→ **WRITTEN EXERCISE**
Write out exactly the lines from the line with "const middle = bounds.getCenter(new" through the line with "cad_parts[node].hide_render = cad_parts[node].hide_viewport", including both, and nothing more.

[3D code data]
- - - -

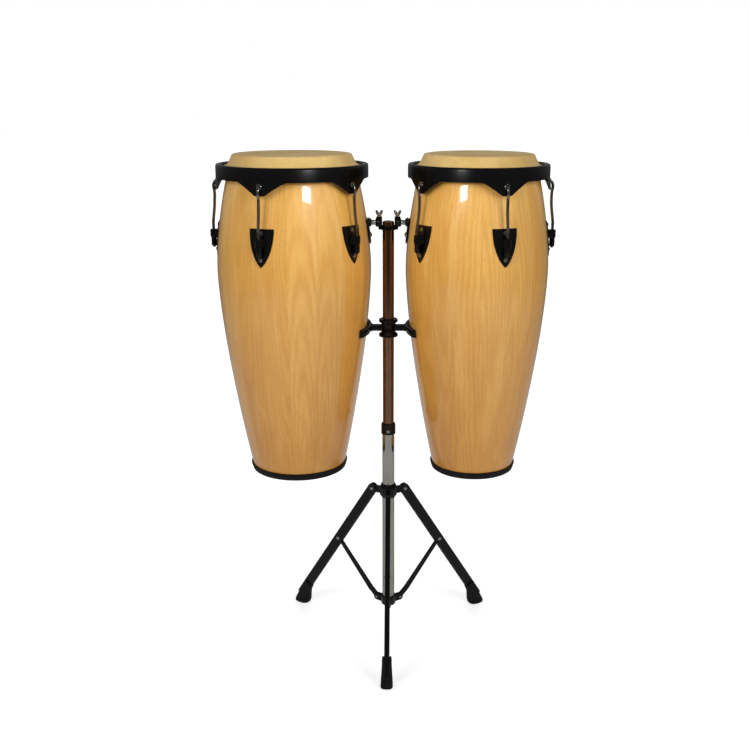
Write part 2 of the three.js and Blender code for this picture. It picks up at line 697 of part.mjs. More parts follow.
// The origin is the middle of the whole object's footprint, on the floor.
const bounds = new THREE.Box3().setFromObject(stand, true);
const middle = bounds.getCenter(new THREE.Vector3());
stand.position.set(-middle.x, -middle.y, -bounds.min.z);

export default stand;
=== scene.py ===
"""Two conga drums on a folding tripod stand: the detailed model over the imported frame.

Pieces are built in millimetres round the post's axis, which stands at x = 0, y = 0 with the floor at z = 0,
and are then put where the frame's post is. An angle round an axis is counted from -Y towards +X.
"""
import math

import bmesh
import bpy
from mathutils import Matrix, Vector


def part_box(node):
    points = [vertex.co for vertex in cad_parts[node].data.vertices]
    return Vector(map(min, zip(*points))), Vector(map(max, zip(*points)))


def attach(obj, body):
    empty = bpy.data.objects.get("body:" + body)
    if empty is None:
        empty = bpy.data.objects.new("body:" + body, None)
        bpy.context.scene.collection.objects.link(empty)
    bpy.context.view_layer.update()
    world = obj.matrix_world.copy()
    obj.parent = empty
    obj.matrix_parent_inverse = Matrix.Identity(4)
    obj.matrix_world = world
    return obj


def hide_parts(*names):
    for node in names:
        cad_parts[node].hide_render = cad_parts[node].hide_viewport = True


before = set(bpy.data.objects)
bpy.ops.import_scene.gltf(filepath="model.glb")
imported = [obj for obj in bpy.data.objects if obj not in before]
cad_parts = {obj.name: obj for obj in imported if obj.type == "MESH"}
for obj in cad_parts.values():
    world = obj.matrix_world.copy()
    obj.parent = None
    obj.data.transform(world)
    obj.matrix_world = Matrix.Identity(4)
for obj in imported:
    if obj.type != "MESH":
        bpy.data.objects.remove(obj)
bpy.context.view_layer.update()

# ---------------------------------------------------------------- driving dimensions, mm
MM = 0.001
ROUND = 160  # segments of a drum's round parts
GAP = 0.4
SHELL_WALL = 11
BELLY_AT = 0.65
SKIN = 2
LUGS = 5
RIM_TOP = 1113
RIM_BAND = 29
RIM_TAB = 27
RIM_WALL = 3
RIM_LIP = 13
TAB_HALF = math.radians(20)
TAB_TIP_HALF = math.radians(3.6)
TAB_FLARE = 3
ROD_R = 3.2
NUT_R = 6.3
HOOK_Z = 1076
BOSS_Z = 954
BOSS_HEIGHT = 17
BOSS_R = 7.6
PLATE_TOP = 991
PLATE_HEIGHT = 79
PLATE_HALF = 27
PLATE_THICK = 2.2
POST_R = 12.7
LOWER_R = 14.3
TUBE_WALL = 1.2
MOUNT_Z = 986
MOUNT_R = 5.4
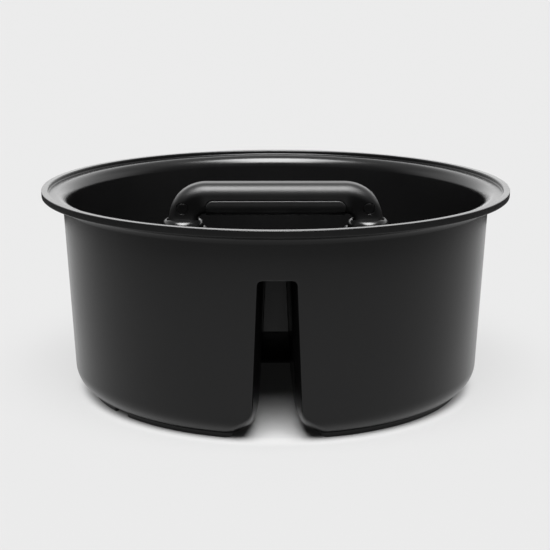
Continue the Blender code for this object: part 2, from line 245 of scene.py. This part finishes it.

- - - -

→ **OUTPUT FOR THIS EXERCISE**
const middle = bounds.getCenter(new THREE.Vector3());
stand.position.set(-middle.x, -middle.y, -bounds.min.z);

export default stand;
=== scene.py ===
"""Two conga drums on a folding tripod stand: the detailed model over the imported frame.

Pieces are built in millimetres round the post's axis, which stands at x = 0, y = 0 with the floor at z = 0,
and are then put where the frame's post is. An angle round an axis is counted from -Y towards +X.
"""
import math

import bmesh
import bpy
from mathutils import Matrix, Vector


def part_box(node):
    points = [vertex.co for vertex in cad_parts[node].data.vertices]
    return Vector(map(min, zip(*points))), Vector(map(max, zip(*points)))


def attach(obj, body):
    empty = bpy.data.objects.get("body:" + body)
    if empty is None:
        empty = bpy.data.objects.new("body:" + body, None)
        bpy.context.scene.collection.objects.link(empty)
    bpy.context.view_layer.update()
    world = obj.matrix_world.copy()
    obj.parent = empty
    obj.matrix_parent_inverse = Matrix.Identity(4)
    obj.matrix_world = world
    return obj


def hide_parts(*names):
    for node in names:
        cad_parts[node].hide_render = cad_parts[node].hide_viewport = True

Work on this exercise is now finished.